Example answers you can adapt

If you were laid off:

"My role was eliminated during a restructuring. The decision affected several positions, and it was not tied to my conduct. Since then, I have focused on roles where I can use my project coordination and customer communication experience more directly. That is one reason this position stood out to me."

If performance was part of the issue:

"I was let go because I was not meeting expectations in that role. Looking back, I should have asked for clearer priorities earlier and communicated risks sooner. Since then, I have built a weekly check-in habit and a better system for tracking commitments. In this role, that would help me stay aligned with the team and deliver more predictably."

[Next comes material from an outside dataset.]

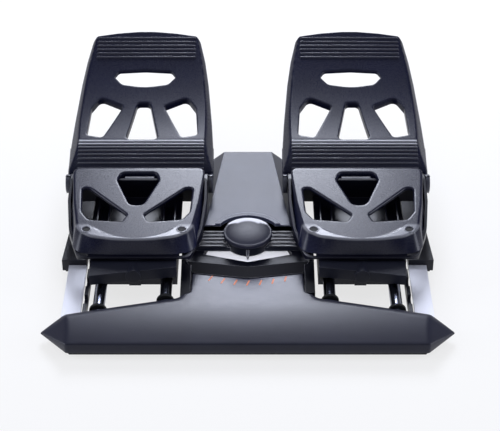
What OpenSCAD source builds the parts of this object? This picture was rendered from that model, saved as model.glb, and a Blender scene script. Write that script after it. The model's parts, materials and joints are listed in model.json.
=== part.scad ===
// Rudder pedals for a flight simulator: two sliding pedals tied by a swing lever, with hinged toe plates.
// X runs to the right, Y away from the user, Z up from the floor, in millimetres.

/* [Base] */
// Depth of the front footplate's front edge from the middle
front_reach = 192.5; // [190:0.5:196]
// Half width of the base at the pointed ends of the footplate
tip_half = 185; // [180:1:190]
// Height of the footplate at its front edge
plate_front_h = 16.5; // [14:0.5:18]
// Height of the footplate at its rear edge
plate_rear_h = 22.4; // [22:0.1:23]
// Height of the rubber feet
foot_h = 3; // [2:0.5:3.5]
// Thickness of the floor tray
tray_t = 3; // [2:0.5:3]
// How far the rear plate's wings stay in from the footplate's ends
wing_in = 10.2; // [7:0.1:13]
// Height of the rear plate's top
wing_h = 18; // [17.5:0.5:20]

/* [Rails] */
// Distance between the two pedals' centre lines
pedal_pitch = 210; // [206:1:214]
// Distance between the two tubes of one pedal
tube_gap = 60; // [56:1:62]
// Outside diameter of a rail tube
tube_d = 11; // [9:0.5:12]
// Wall of a rail tube
tube_wall = 1.3; // [1:0.1:2]
// Height of the tubes' centre lines
tube_z = 15; // [14.5:0.1:15.2]
// Running clearance between a tube and its bushing
tube_clear = 0.05; // [0.03:0.01:0.08]

/* [Rudder] */
// Distance of a drive pin from the middle of the base
pin_reach = 82; // [78:1:86]
// Diameter of a drive pin
pin_d = 8; // [6:0.5:8.5]
// Side clearance between a drive pin and its slot
slot_clear = 0.5; // [0.4:0.05:0.7]
// Place of the lever's pivot behind the front edge
pivot_setback = 132.5; // [130:0.5:134]
// Diameter of the pivot shaft
shaft_d = 12; // [8:0.5:14]
// Radius of the hub cap
cap_r = 26; // [23:0.5:27]

/* [Pedals] */
// Width of the pedal body
body_w = 132; // [128:0.5:132]
// Thickness of the heel plate and the toe plate
plate_t = 3; // [2.5:0.1:3.5]
// Height of the heel plate's top at its screws
heel_h = 56.6; // [55:0.1:60]
// Slope of the heel plate in degrees
heel_slope = 6; // [3:0.5:8]
// Diameter of the toe axle
axle_d = 6; // [4:0.5:7]
// Hollow radius of the toe plate's foot surface
toe_hollow_r = 440; // [380:10:600]
// Radius of the ribbed roll at the ball of the foot
roll_r = 60; // [56:1:66]
// Number of ribs on the roll
roll_ribs = 8; // [5:1:9]
// Number of ribs at the toe end
toe_ribs = 6; // [3:1:6]

/* [Hidden] */
$fn = 48;

// General allowances
over = 1; // overrun of every cut
far = 600; // reach of the planes that trim a form
gap = 0.4; // clearance between separate mouldings

// Footplate and tray. A name that ends in back is measured from the front edge.
front_y = -front_reach;
tray_top = foot_h + tray_t;
tray_inset = 2.5;
tip_back = 27.5;
tip_flat = 1.6;
tip_rise = 5;
corner_in = 21.6; // the rear corners, in from the tips
corner_back = 38.6;
front_corner_in = 25;
inner_half = 64; // where the footplate's wings meet the dial
inner_back = 61.8;
shoulder_back = 67.7;
shoulder_step = 1;
dial_half = 51; // half width of the dial surface
dial_back = 88.1; // point of the dial bridge's lower edge
dial_side_back = 96.2;
tip_y = front_y + tip_back;
tip_h = foot_h + tip_rise;
corner_half = tip_half - corner_in;
corner_y = front_y + corner_back;
front_corner_half = tip_half - front_corner_in;
inner_y = front_y + inner_back;
shoulder_half = dial_half + shoulder_step;
shoulder_y = front_y + shoulder_back;
dial_y = front_y + dial_back;
dial_side_y = front_y + dial_side_back;
dial_h = plate_rear_h;
pivot_y = front_y + pivot_setback;

// Rear plate
wing_back = 121.8; // front edge of the wings
arm_w = 23.3;
bar_back = 238.5; // front face of the rear bar
rear_back = 310.5;
rear_corner_in = 26;
rear_side_in = 8.8;
rear_side_back = 267.5;
rear_slope_run = 14;
spine_half = 48;
wing_half = tip_half - wing_in;
arm_in = wing_half - arm_w; // inner face of the side arms
wing_y = front_y + wing_back;
bar_y = front_y + bar_back;
rear_y = front_y + rear_back;
rear_corner_half = wing_half - rear_corner_in;
rear_side_half = wing_half - rear_side_in;
rear_side_y = front_y + rear_side_back;

// Rails
pedal_x = pedal_pitch / 2;
tube_r = tube_d / 2;
tube_socket_l = 12;
tube_rear_socket_l = 26;
function tube_front_y(k) = plate_back(pedal_x + k * tube_gap / 2 - tube_r) - tube_socket_l;
tube_rear_y = bar_y + tube_rear_socket_l;
strip_w = 17.1;
strip_lap = 0.3; // the strip reaches this far inside the arm
strip_t = 3;
strip_rise = 6;
strip_front_back = 26;
strip_socket_l = 14;
strip_in = arm_in - strip_lap;
strip_out = strip_in + strip_w;
strip_z = foot_h + strip_rise;
strip_front_y = front_y + strip_front_back;
strip_rear_y = wing_y + strip_socket_l;
rail_offset = 6; // the rail's inner face stands this far inside the arm
rail_t = 3.4;
rail_rise = 5;
rail_h = 10.5;
rail_front_back = 34;
rail_socket_l = 10;
rail_notch_l = 13;
rail_notch_h = 5.5;
rail_notches = 4;
rail_in = arm_in - rail_offset;
rail_z = foot_h + rail_rise;
rail_front_y = front_y + rail_front_back;
rail_rear_y = bar_y + rail_socket_l;
bumper_t = 3.2;
bumper_wall = 2.6;
bumper_r = tube_r + bumper_wall;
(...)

If the role was a poor fit:

"The role changed after I joined and became much more focused on outbound sales than the customer success work I had been hired to do. I did not adapt quickly enough, and the company ended the role. I learned to clarify success metrics and day-to-day responsibilities before accepting a position. This opportunity is closer to the support and retention work where I have done my best work."

What not to say

Avoid long stories about office politics, legal disputes, personality clashes, or every mistake your manager made. Even if your frustration is understandable, the interview is not the place to litigate the past.

Also avoid vague lines like "it was mutual" if it was not. A polished half-truth can create more concern than a calm, specific answer.

How much detail is enough?

Give enough detail to answer the question, then stop. If the interviewer asks a follow-up, answer it directly. If they move on, let them move on.

A useful test: your answer should make the interviewer think, "I understand what happened, and I can see what this person would do differently now."

Prepare proof that you moved forward

A good explanation is stronger when the rest of your application supports it. Before the interview, prepare two or three points that show growth since the firing:

  • A recent project, course, certification, or volunteer result.
  • A reference from someone who can speak to your current work habits.
  • A resume bullet that shows measurable impact after the difficult role.
  • A short story about how you now handle feedback, deadlines, or unclear expectations.

You do not need to overprove your worth. You do need to show that the issue is not being repeated.

Practice the answer out loud

Write your answer, cut it by half, then practice it until it sounds natural. If you become tense while saying it, slow down and remove extra explanations. Confidence comes from clarity, not from pretending the situation was easy.

FAQ

Should I mention being fired if the interviewer does not ask?

Usually, no. Answer employment-history questions honestly, but do not introduce a difficult topic that is not relevant to the conversation.

Can I leave the fired job off my resume?

Sometimes, especially if it was short and does not create a confusing gap. If leaving it off creates an unexplained timeline problem, be ready to explain the gap honestly.

Should I blame my former employer if they treated me unfairly?

No. Keep the answer professional. You can say the role was not a good fit or that expectations changed without attacking the employer.